Despite the Gods is filmmaker Penny Vozniak’s documentary about writer-director Jennifer Lynch’s eight-month experience filming a movie in India. The movie in question ended up being Hisss starring Mallika Sherawat, which I haven’t seen, but you can read Filmigirl’s generous review of it here. Despite the Gods had its world premiere last night at the HotDocs film festival in Toronto, with Penny Vozniak, Jennifer Lynch and Jennifer’s daughter Syd in attendance. I’m not sure how much appeal it would hold for a general audience, but I think people who are either interested in the process of filmmaking, in Bollywood, or in India generally, would enjoy the documentary. For someone like me, who likes all three, the film was very entertaining indeed.
Jennifer Lynch makes an excellent documentary subject: not only is she incredibly high-strung and acerbic, but she’s also willing to let the full range of her emotions be captured on camera – crying, getting mad, and in the goofy first stages of love – as well as talking honestly about a variety of personal subjects including the birth of her daughter, the state of her bladder and her non-existent sex life. The film-within-a-film provides the documentary with a relatively good narrative structure. It begins with Jennifer arriving in the hot and noisy city of Chennai, where she is completely overwhelmed both by her surroundings and the disorganization that plagues the film shoot. Eventually, though, we see her develop a slightly awkward rapport and even grudging affection for her cast and crew. At the same time, her relationship with the film’s producer Govind Menon steadily deteriorates as they ricochet weirdly between acrimony and affection. However, as my companion at the premiere pointed out afterward, it is very likely that the footage in the documentary was carefully selected to show Jennifer in a generally positive light, since showing some of her more bad behaviour which undoubtedly occurred while filming would make her less sympathetic as the subject of the documentary.

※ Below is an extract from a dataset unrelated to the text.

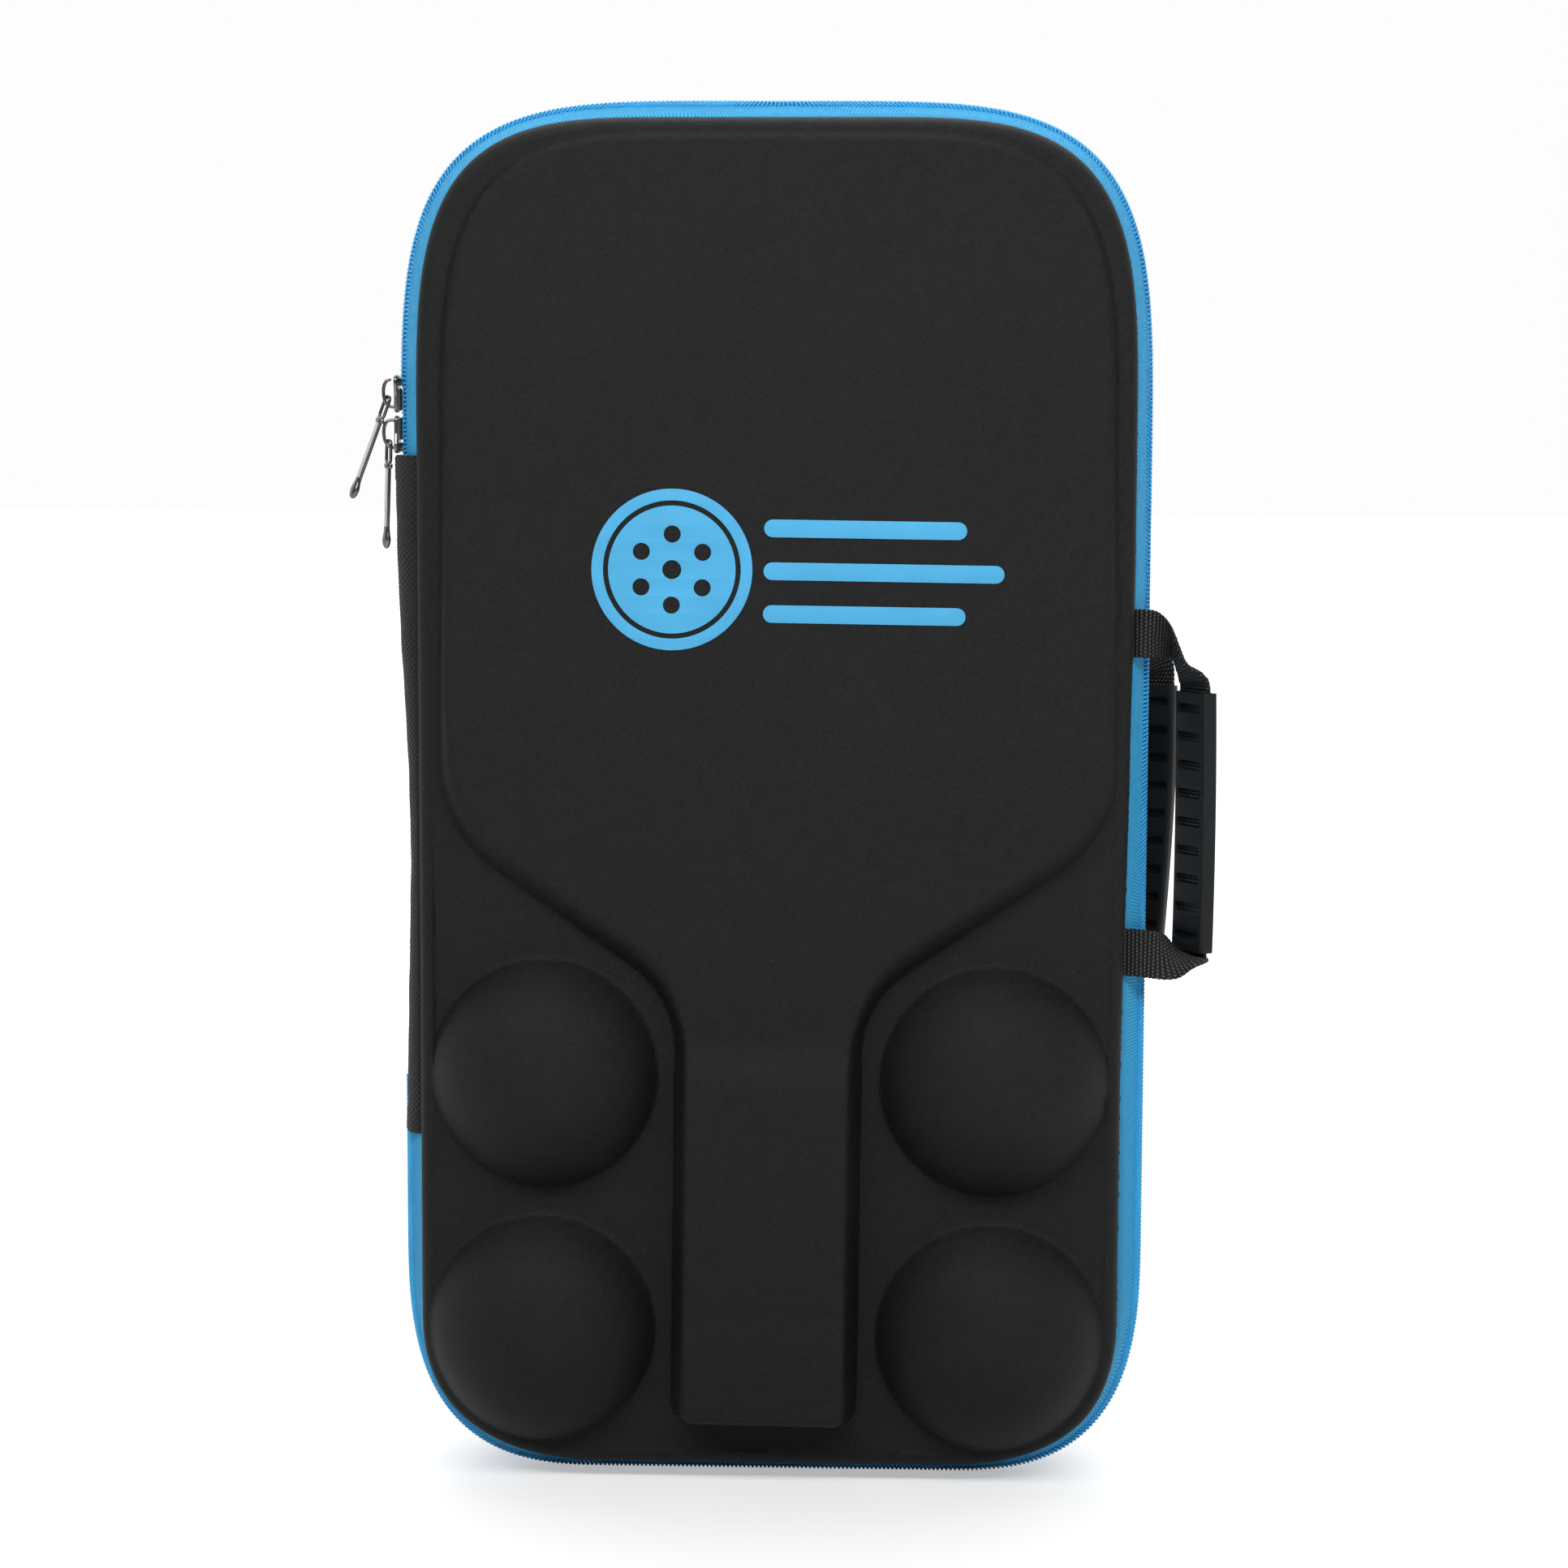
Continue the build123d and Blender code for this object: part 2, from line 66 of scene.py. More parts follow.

But in my opinion the real star of the documentary is Jennifer’s daughter Syd, who turned 13 during the filming. A remarkably mature and grounded girl it is heart-warming to see her react to everything eight months in India throws at her with relative equanimity. It’s also interesting to see how involved she gets in her mother’s movie production, whether it’s touching up an actor’s makeup between takes, wielding a cordless drill in the special effects department, playing a game with some crew on location in Kerala, or dissolving into tears after Mallika Sherawat is mobbed during shooting in Mumbai. Probably my favourite moment of the film was a shot of Syd on their apartment balcony in Chennai, gazing across the street where a group of girls are learning Indian classical dance.
During the Q&A following the screening someone asked what happened to the film she shot, and Jennifer revealed that her cut of the film, which she described as “European, languid, and sensual” did not please the producers. So they re-edited the film before releasing it in India, where it was panned by critics and bombed at the box office. Jennifer said she has never seen the re-edited version of the film, and never intends to.